Appellant has stated that the transfer is of one residential house. The three adjoining flats were merged and made it one residential house not by the Appellant but by previous owner. The Appellant ever since the date of purchase used it as one residential house. There is one electricity meter in respect of the three flats. As against a long term capital gain of Rs. 3,00,46,935, arising on transfer of a residential house, the Appellant has before the due date of filing return of income deposited a sum of Rs. 3,50,00,000 in an account opened under the Capital Gains Account Scheme.

Generally, it may not be possible to find a bigger residential unit and that requires combining two or more adjoining flats into one unit. However, that does not mean that each flat is in itself a separate residential unit. What is to be seen is whether the adjoining flats were actually united and used as a common single unit or not. Execution of separate agreements cannot decide this issue. The flats were constructed in such a way that adjustment units of flats can be combined into one. The acquisition of flats may be done independently but eventually there is a single unit and house for the purpose of residence.

Further, there is no restriction placed in section 54 that exemption is allowable only in respect of sale of one residential house. There is an inbuilt restriction that capital gain arising from sale of residential house cannot be invested in more than one residential house. However there is no restriction that capital gain arising from sale of more than one residential flat cannot be invested in one residential house. The proposition that the long term capital gain arising on transfer of multiple residential houses can be invested in purchase / construction of one residential house. It is also supported by the decision of the jurisdictional bench of the Tribunal in the case of DCIT v. Ranjit Vithaldas [2012] 23 taxmann.com 226 (ITAT-Mum)] (ITA No. 7443 (Mum) of 2002; AY 1998-99; order dated 22.6.2012).
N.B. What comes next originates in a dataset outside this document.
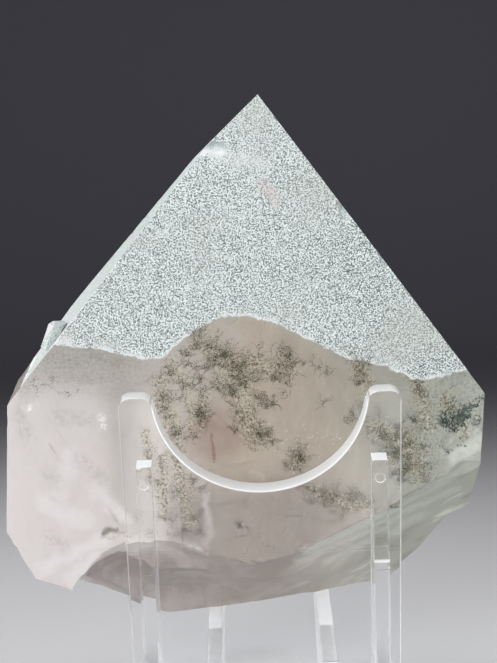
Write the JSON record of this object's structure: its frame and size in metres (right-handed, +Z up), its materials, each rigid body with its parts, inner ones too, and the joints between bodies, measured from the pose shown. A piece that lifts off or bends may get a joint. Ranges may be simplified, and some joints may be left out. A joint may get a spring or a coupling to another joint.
{
  "type": "quartz crystal",
  "caption": "Broad quartz point dusted with pale green chlorite, leaning on a clear moulded easel with a notched back plate, rear ribs and front arms; for display.",
  "frame": {"origin": "on the table, under the middle of the whole object's bounding box", "axes": "+Z up, -Y the rear of the stand with the crystal's broad face, +Y the side of the arms, +X to the right as seen from the rear"},
  "size_m": [0.0882, 0.069, 0.1157],
  "materials": {
    "quartz": "clear to milky crystal with a fine pale green speckled coat above",
    "clear_plastic": "clear moulded, polished"
  },
  "bodies": {
    "root": {"crystal": "quartz", "display_stand": "clear_plastic"}
  },
  "joints": []
}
It is held that no restriction placed in section 54 that exemption is allowable only in respect of sale of one residential house. Even if the assessee sells more than one residential houses in the same year and the capital gain is invested in a new residential house, the claim of exemption cannot be denied if the other conditions of section 54 are fulfilled. This aspect had been examined by the Mumbai Bench of the Tribunal in Rajesh Keshav Pillai v, ITO (2011) 44 SOT 617 (Mum.) in which it has been held that exemption u/s 54 will be available in respect of transfer of any number of long term capital assets being residential houses if other conditions are fulfilled. No rulings have been brought on record by the Id. DR to show that the capital gain arising from sale of more than one residential houses cannot be invested in one residential house. The provisions of section 54 as pointed out earlier apply to transfer of any number of residential houses by the assessee provided the capital gain arising there from is invested in a residential house. The exemption u/s 54 is available if capital gain arising from transfer of a residential house is invested in a new residential house within the prescribed time limit.